▸ **Data shown**:
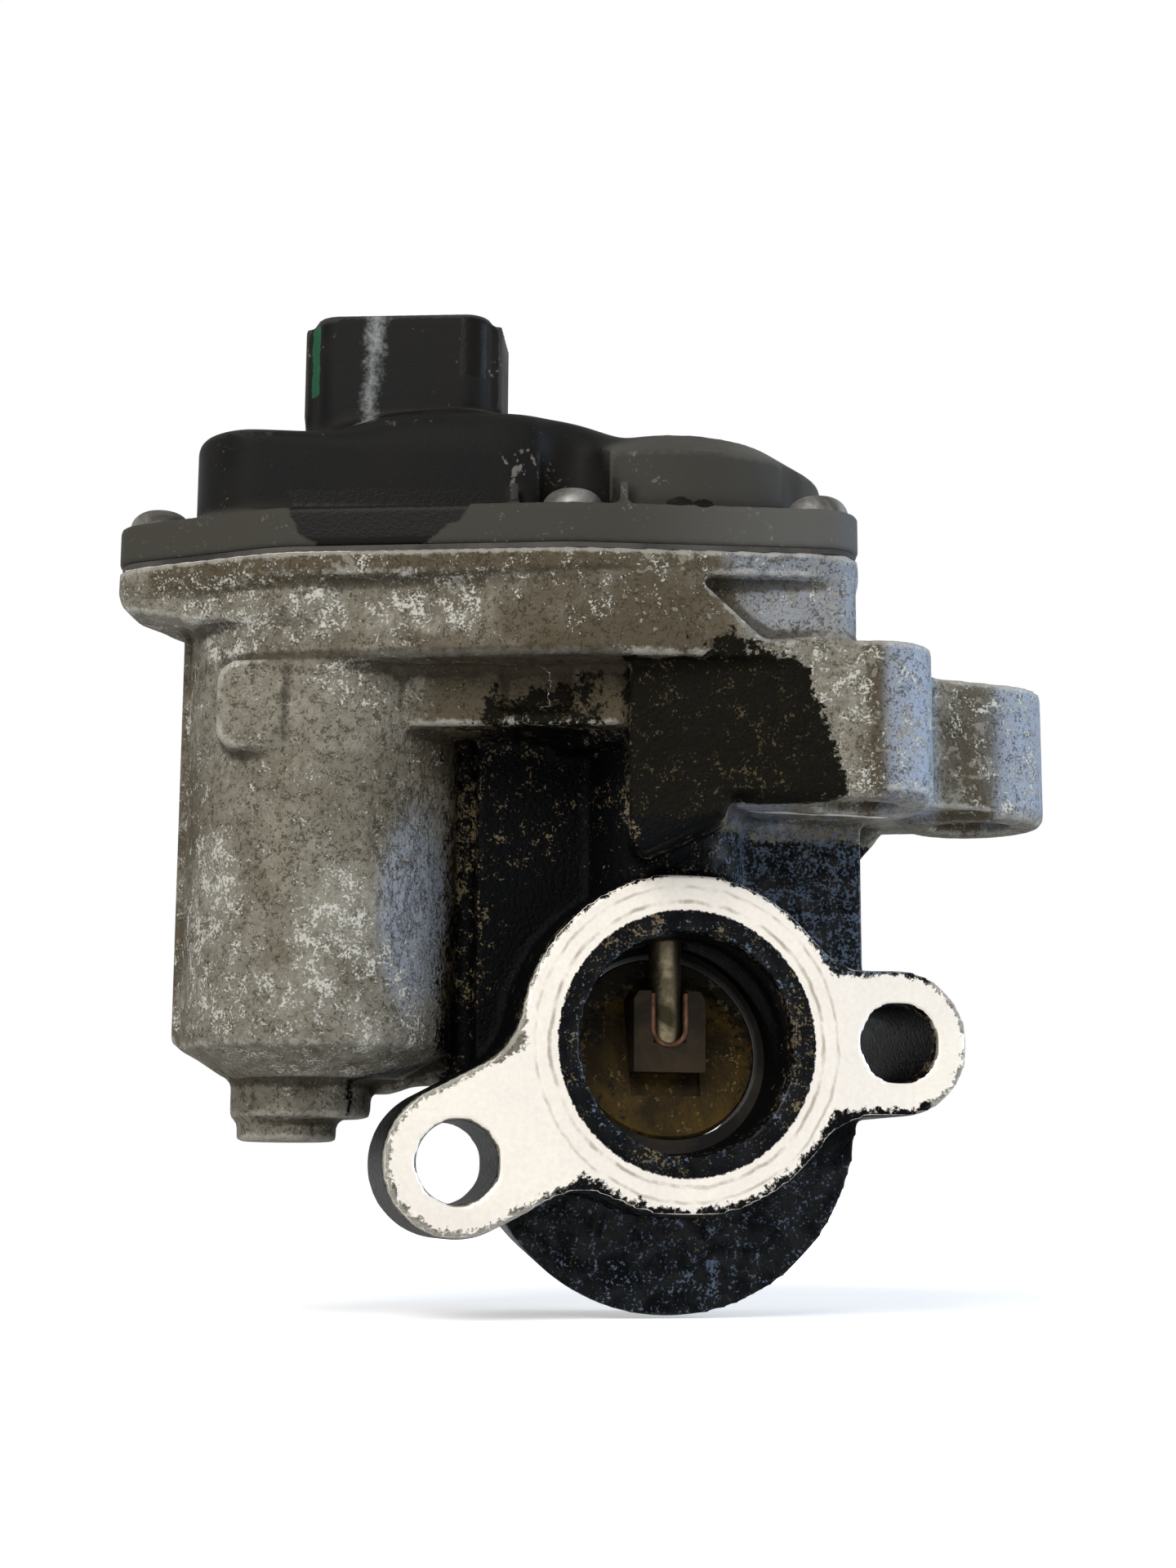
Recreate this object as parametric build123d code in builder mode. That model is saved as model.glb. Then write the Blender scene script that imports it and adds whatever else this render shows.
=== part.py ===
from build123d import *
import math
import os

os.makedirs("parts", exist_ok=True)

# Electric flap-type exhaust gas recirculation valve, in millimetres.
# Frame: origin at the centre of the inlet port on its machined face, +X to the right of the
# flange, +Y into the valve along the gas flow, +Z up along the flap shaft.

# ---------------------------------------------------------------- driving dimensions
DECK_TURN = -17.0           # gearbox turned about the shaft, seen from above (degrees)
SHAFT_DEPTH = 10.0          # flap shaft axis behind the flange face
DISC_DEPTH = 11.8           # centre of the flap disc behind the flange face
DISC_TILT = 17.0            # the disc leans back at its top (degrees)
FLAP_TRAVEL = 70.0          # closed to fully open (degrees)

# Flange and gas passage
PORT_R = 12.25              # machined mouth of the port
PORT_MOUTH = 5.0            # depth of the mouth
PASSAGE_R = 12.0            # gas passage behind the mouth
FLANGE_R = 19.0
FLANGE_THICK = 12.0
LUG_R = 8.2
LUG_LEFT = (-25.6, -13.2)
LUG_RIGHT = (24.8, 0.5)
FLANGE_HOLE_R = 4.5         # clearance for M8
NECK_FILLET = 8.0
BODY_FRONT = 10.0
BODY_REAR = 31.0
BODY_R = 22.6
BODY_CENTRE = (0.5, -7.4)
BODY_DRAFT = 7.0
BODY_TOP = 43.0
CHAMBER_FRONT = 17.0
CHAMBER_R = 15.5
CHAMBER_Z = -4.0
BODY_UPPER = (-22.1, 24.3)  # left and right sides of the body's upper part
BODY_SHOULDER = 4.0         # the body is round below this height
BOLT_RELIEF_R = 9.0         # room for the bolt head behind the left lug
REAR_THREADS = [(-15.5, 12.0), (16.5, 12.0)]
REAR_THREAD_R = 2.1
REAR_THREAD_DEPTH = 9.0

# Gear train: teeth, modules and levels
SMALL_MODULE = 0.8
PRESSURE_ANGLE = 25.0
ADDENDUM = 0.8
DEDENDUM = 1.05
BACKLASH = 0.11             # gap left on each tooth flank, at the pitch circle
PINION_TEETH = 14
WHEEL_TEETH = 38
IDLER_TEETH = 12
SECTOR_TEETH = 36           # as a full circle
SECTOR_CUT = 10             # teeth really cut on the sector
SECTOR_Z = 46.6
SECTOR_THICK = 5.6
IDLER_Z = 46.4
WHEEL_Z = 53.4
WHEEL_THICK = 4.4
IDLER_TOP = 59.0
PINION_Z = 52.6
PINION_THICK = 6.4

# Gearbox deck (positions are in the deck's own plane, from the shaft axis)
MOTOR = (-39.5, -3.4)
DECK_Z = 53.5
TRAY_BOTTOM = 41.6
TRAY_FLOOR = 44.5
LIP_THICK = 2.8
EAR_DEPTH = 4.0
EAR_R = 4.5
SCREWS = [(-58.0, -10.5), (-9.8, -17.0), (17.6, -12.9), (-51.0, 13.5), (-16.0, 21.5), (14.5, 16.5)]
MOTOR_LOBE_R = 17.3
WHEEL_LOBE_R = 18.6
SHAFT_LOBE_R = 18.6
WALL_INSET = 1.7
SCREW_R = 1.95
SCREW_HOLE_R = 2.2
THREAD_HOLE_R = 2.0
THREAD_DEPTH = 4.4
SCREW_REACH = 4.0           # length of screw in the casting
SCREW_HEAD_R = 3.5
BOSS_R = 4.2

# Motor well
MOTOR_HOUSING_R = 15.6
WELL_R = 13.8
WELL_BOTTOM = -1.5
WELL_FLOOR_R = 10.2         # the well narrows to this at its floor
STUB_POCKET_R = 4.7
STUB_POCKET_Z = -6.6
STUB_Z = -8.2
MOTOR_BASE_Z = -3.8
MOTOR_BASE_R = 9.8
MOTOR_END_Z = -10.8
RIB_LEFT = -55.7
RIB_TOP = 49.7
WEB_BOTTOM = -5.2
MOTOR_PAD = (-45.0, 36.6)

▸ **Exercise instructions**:
Reproduce the listing in full. Keep it exactly as written.

▸ **Output below**:
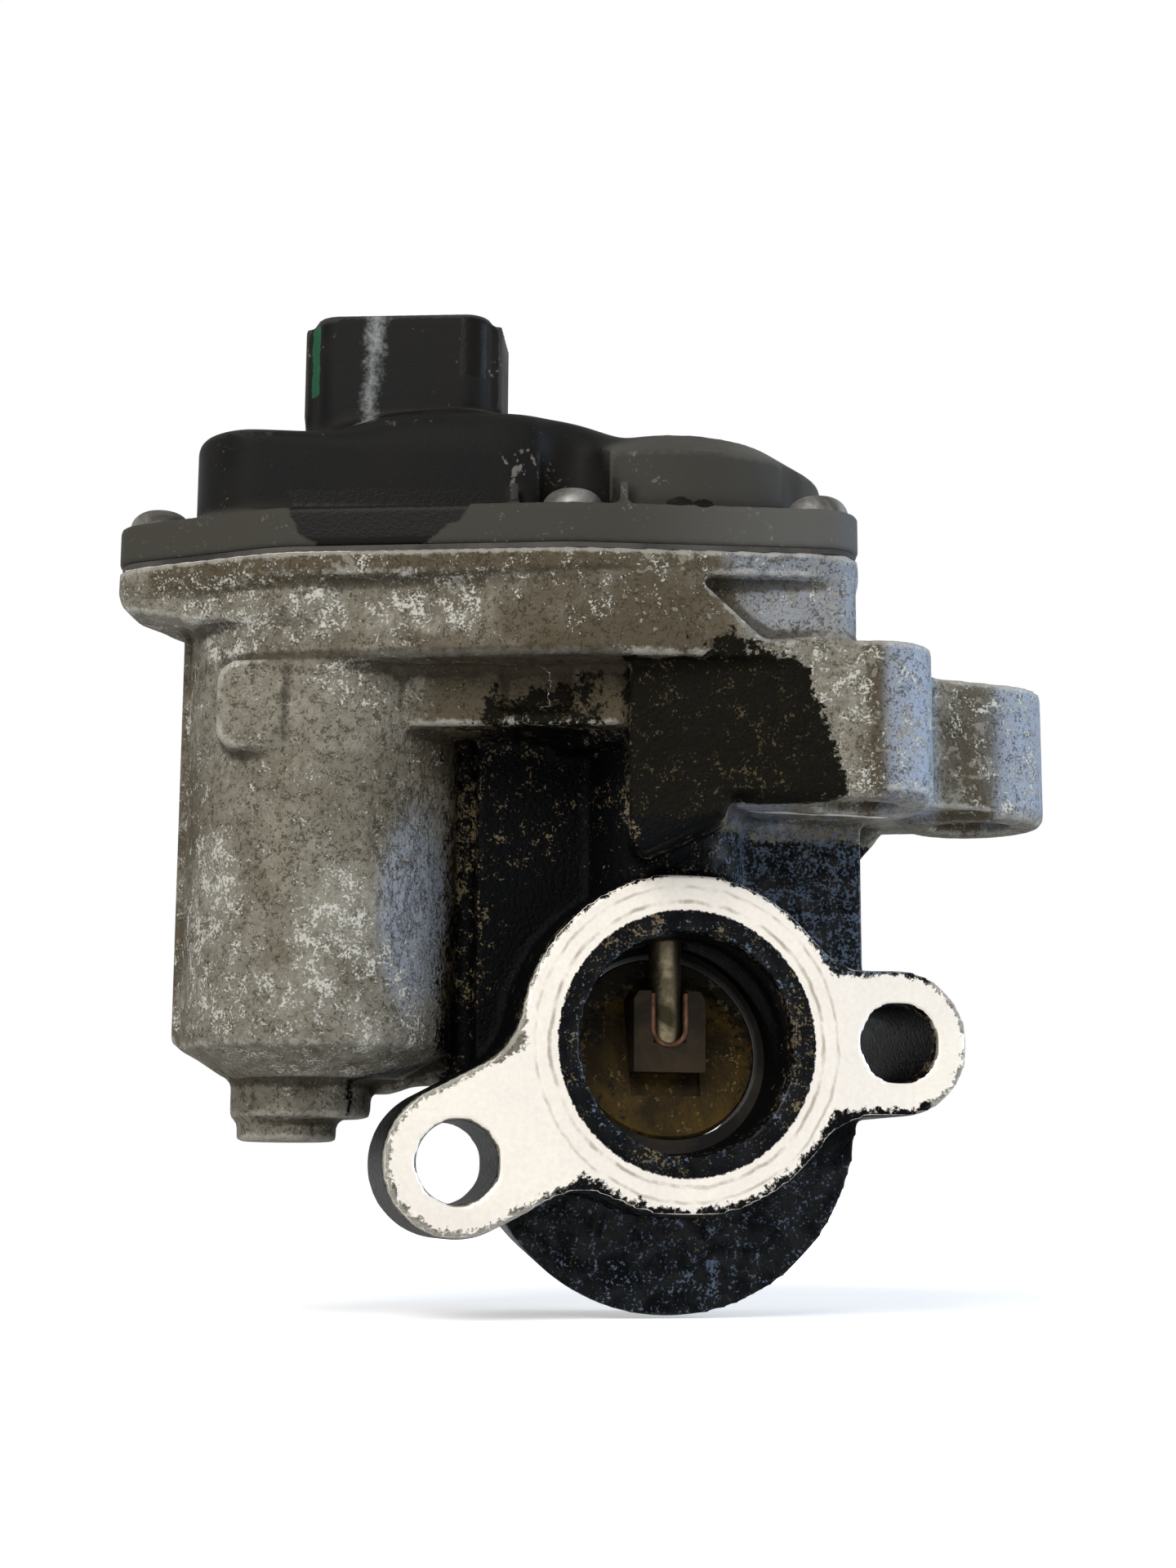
Recreate this object as parametric build123d code in builder mode. That model is saved as model.glb. Then write the Blender scene script that imports it and adds whatever else this render shows.
=== part.py ===
from build123d import *
import math
import os

os.makedirs("parts", exist_ok=True)

# Electric flap-type exhaust gas recirculation valve, in millimetres.
# Frame: origin at the centre of the inlet port on its machined face, +X to the right of the
# flange, +Y into the valve along the gas flow, +Z up along the flap shaft.

# ---------------------------------------------------------------- driving dimensions
DECK_TURN = -17.0           # gearbox turned about the shaft, seen from above (degrees)
SHAFT_DEPTH = 10.0          # flap shaft axis behind the flange face
DISC_DEPTH = 11.8           # centre of the flap disc behind the flange face
DISC_TILT = 17.0            # the disc leans back at its top (degrees)
FLAP_TRAVEL = 70.0          # closed to fully open (degrees)

# Flange and gas passage
PORT_R = 12.25              # machined mouth of the port
PORT_MOUTH = 5.0            # depth of the mouth
PASSAGE_R = 12.0            # gas passage behind the mouth
FLANGE_R = 19.0
FLANGE_THICK = 12.0
LUG_R = 8.2
LUG_LEFT = (-25.6, -13.2)
LUG_RIGHT = (24.8, 0.5)
FLANGE_HOLE_R = 4.5         # clearance for M8
NECK_FILLET = 8.0
BODY_FRONT = 10.0
BODY_REAR = 31.0
BODY_R = 22.6
BODY_CENTRE = (0.5, -7.4)
BODY_DRAFT = 7.0
BODY_TOP = 43.0
CHAMBER_FRONT = 17.0
CHAMBER_R = 15.5
CHAMBER_Z = -4.0
BODY_UPPER = (-22.1, 24.3)  # left and right sides of the body's upper part
BODY_SHOULDER = 4.0         # the body is round below this height
BOLT_RELIEF_R = 9.0         # room for the bolt head behind the left lug
REAR_THREADS = [(-15.5, 12.0), (16.5, 12.0)]
REAR_THREAD_R = 2.1
REAR_THREAD_DEPTH = 9.0

# Gear train: teeth, modules and levels
SMALL_MODULE = 0.8
PRESSURE_ANGLE = 25.0
ADDENDUM = 0.8
DEDENDUM = 1.05
BACKLASH = 0.11             # gap left on each tooth flank, at the pitch circle
PINION_TEETH = 14
WHEEL_TEETH = 38
IDLER_TEETH = 12
SECTOR_TEETH = 36           # as a full circle
SECTOR_CUT = 10             # teeth really cut on the sector
SECTOR_Z = 46.6
SECTOR_THICK = 5.6
IDLER_Z = 46.4
WHEEL_Z = 53.4
WHEEL_THICK = 4.4
IDLER_TOP = 59.0
PINION_Z = 52.6
PINION_THICK = 6.4

# Gearbox deck (positions are in the deck's own plane, from the shaft axis)
MOTOR = (-39.5, -3.4)
DECK_Z = 53.5
TRAY_BOTTOM = 41.6
TRAY_FLOOR = 44.5
LIP_THICK = 2.8
EAR_DEPTH = 4.0
EAR_R = 4.5
SCREWS = [(-58.0, -10.5), (-9.8, -17.0), (17.6, -12.9), (-51.0, 13.5), (-16.0, 21.5), (14.5, 16.5)]
MOTOR_LOBE_R = 17.3
WHEEL_LOBE_R = 18.6
SHAFT_LOBE_R = 18.6
WALL_INSET = 1.7
SCREW_R = 1.95
SCREW_HOLE_R = 2.2
THREAD_HOLE_R = 2.0
THREAD_DEPTH = 4.4
SCREW_REACH = 4.0           # length of screw in the casting
SCREW_HEAD_R = 3.5
BOSS_R = 4.2

# Motor well
MOTOR_HOUSING_R = 15.6
WELL_R = 13.8
WELL_BOTTOM = -1.5
WELL_FLOOR_R = 10.2         # the well narrows to this at its floor
STUB_POCKET_R = 4.7
STUB_POCKET_Z = -6.6
STUB_Z = -8.2
MOTOR_BASE_Z = -3.8
MOTOR_BASE_R = 9.8
MOTOR_END_Z = -10.8
RIB_LEFT = -55.7
RIB_TOP = 49.7
WEB_BOTTOM = -5.2
MOTOR_PAD = (-45.0, 36.6)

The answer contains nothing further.